Nothing but the lines from the line that contains "Model this object" through the line that contains "pole_chamfer = 8; // [3:1:20]" should appear in the output, each reproduced exactly.

• • • • • • •

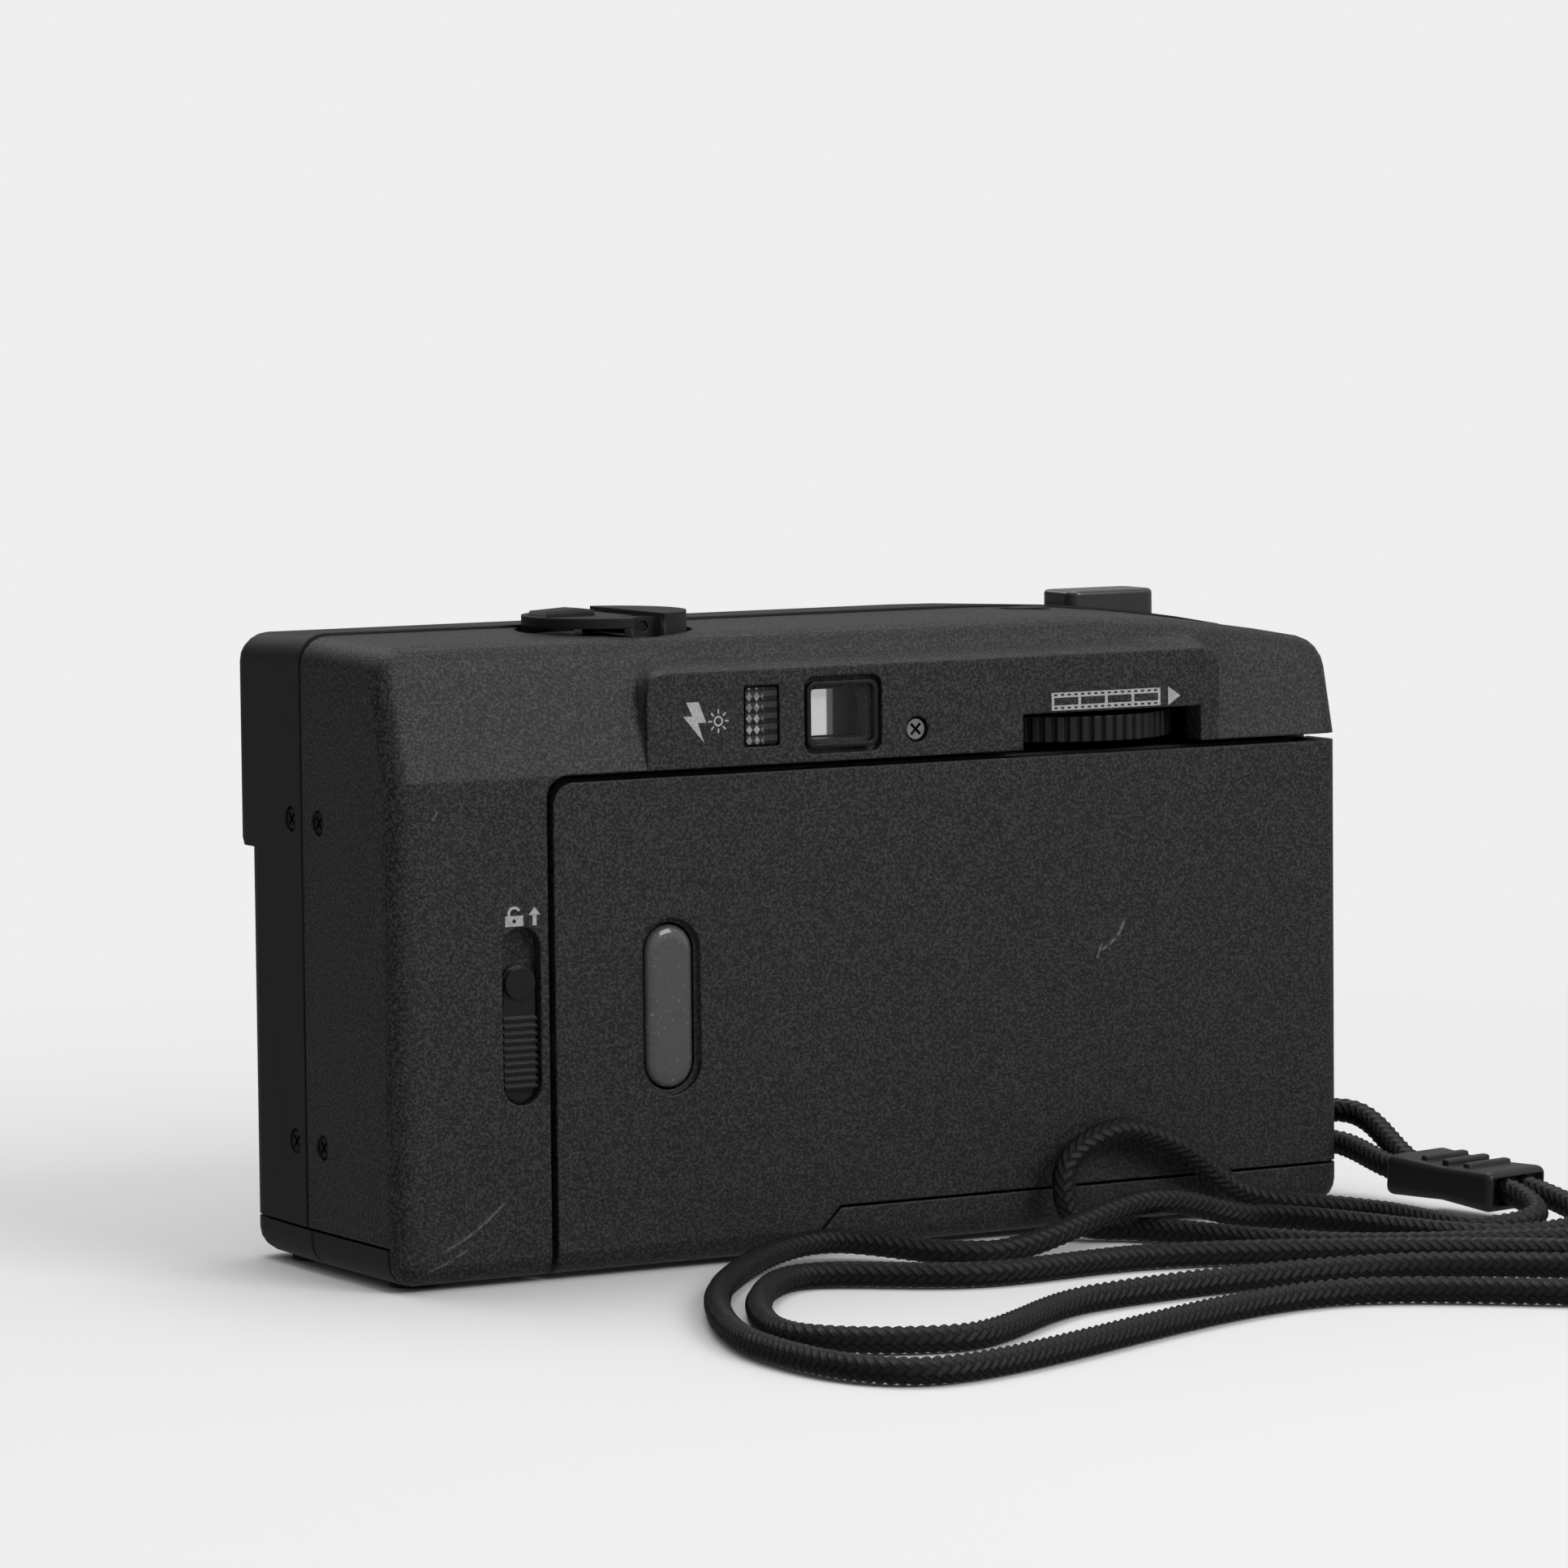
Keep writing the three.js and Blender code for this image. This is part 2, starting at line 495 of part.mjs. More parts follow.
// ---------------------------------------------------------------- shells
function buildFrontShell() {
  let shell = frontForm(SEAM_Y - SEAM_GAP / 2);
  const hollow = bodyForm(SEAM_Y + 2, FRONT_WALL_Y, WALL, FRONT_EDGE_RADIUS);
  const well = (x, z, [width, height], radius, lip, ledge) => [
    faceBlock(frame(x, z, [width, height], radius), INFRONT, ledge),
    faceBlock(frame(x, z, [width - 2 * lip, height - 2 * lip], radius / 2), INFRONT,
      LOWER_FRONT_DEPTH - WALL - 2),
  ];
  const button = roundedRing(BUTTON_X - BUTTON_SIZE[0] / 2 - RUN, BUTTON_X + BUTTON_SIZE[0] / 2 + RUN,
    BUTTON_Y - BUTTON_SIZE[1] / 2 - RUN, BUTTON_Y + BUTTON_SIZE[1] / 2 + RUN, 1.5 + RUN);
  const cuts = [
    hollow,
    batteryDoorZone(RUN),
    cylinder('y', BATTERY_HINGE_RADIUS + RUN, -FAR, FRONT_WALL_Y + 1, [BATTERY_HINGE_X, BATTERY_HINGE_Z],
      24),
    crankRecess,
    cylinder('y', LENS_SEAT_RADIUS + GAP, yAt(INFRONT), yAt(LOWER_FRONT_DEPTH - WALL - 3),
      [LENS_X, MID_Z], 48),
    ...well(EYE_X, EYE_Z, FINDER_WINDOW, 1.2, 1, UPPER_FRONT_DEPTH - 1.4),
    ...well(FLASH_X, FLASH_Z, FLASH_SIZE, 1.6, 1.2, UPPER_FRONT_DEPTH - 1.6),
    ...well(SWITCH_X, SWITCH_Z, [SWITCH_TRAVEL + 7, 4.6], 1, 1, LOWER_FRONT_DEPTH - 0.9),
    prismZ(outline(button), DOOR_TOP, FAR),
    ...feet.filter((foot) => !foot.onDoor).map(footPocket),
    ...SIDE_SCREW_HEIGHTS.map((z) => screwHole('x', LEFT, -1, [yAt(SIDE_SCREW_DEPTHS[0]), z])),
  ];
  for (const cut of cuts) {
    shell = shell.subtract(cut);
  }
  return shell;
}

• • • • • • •

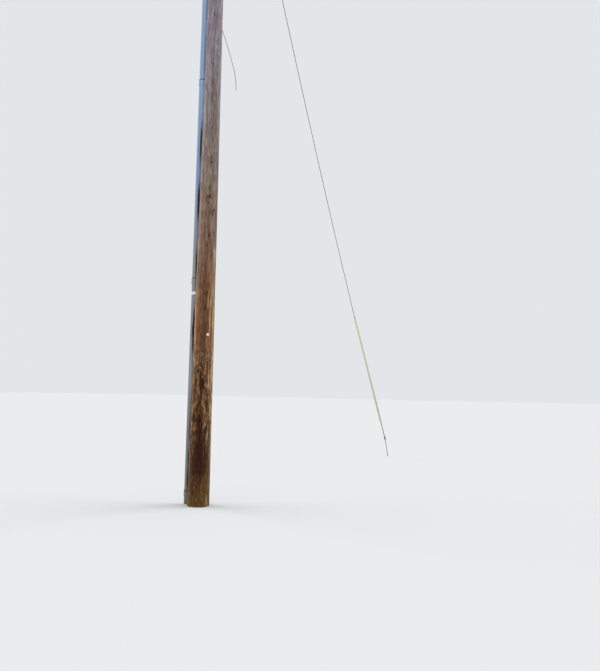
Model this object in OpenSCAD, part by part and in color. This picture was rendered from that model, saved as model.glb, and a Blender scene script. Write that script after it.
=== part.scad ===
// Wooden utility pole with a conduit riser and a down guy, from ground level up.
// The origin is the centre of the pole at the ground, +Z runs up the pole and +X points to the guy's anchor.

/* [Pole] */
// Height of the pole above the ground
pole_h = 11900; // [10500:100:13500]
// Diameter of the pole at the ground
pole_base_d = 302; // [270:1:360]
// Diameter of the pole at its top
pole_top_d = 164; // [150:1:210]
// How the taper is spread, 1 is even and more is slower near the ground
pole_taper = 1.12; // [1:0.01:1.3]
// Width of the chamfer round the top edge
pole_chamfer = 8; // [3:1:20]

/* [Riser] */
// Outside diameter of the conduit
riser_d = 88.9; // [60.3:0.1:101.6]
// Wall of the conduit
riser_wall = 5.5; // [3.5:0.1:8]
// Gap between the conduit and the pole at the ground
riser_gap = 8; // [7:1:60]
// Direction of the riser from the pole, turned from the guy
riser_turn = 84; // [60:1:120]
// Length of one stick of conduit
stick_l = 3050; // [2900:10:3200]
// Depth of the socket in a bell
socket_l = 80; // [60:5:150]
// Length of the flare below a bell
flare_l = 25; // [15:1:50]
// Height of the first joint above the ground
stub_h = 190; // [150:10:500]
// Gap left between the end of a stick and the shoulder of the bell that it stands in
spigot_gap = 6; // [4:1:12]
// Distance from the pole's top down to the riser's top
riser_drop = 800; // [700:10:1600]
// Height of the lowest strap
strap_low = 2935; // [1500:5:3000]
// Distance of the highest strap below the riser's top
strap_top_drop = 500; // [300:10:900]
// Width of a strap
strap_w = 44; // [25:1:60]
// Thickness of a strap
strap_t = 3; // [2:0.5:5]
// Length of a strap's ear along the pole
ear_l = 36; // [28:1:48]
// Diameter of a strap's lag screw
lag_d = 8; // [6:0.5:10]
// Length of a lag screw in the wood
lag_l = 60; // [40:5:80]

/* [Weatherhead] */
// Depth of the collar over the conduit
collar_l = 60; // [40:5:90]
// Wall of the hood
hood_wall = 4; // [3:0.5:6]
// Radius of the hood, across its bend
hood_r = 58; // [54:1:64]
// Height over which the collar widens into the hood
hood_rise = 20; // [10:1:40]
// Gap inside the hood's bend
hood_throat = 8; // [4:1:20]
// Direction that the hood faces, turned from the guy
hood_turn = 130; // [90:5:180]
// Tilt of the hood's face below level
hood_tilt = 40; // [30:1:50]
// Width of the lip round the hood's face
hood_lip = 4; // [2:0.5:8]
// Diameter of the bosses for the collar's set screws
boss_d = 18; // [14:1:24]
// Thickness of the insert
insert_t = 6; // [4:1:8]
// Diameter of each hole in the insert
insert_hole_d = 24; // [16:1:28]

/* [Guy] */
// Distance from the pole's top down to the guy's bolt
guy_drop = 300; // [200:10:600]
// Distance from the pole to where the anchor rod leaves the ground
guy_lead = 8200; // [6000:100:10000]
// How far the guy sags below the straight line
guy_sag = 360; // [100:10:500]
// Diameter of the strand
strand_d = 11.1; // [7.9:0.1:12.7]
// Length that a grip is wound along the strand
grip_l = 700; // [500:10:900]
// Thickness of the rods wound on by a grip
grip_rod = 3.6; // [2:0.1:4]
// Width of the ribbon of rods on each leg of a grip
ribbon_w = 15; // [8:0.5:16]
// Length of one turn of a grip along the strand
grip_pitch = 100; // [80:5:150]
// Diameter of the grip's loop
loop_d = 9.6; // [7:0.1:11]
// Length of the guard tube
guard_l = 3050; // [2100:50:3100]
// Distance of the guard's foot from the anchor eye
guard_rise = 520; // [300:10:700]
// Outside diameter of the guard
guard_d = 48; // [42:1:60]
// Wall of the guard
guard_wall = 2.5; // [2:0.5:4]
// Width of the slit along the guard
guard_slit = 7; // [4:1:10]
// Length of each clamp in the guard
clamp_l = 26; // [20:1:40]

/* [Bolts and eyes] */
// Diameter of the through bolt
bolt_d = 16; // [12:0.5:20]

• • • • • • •

* **The answer**:
Model this object in OpenSCAD, part by part and in color. This picture was rendered from that model, saved as model.glb, and a Blender scene script. Write that script after it.
=== part.scad ===
// Wooden utility pole with a conduit riser and a down guy, from ground level up.
// The origin is the centre of the pole at the ground, +Z runs up the pole and +X points to the guy's anchor.

/* [Pole] */
// Height of the pole above the ground
pole_h = 11900; // [10500:100:13500]
// Diameter of the pole at the ground
pole_base_d = 302; // [270:1:360]
// Diameter of the pole at its top
pole_top_d = 164; // [150:1:210]
// How the taper is spread, 1 is even and more is slower near the ground
pole_taper = 1.12; // [1:0.01:1.3]
// Width of the chamfer round the top edge
pole_chamfer = 8; // [3:1:20]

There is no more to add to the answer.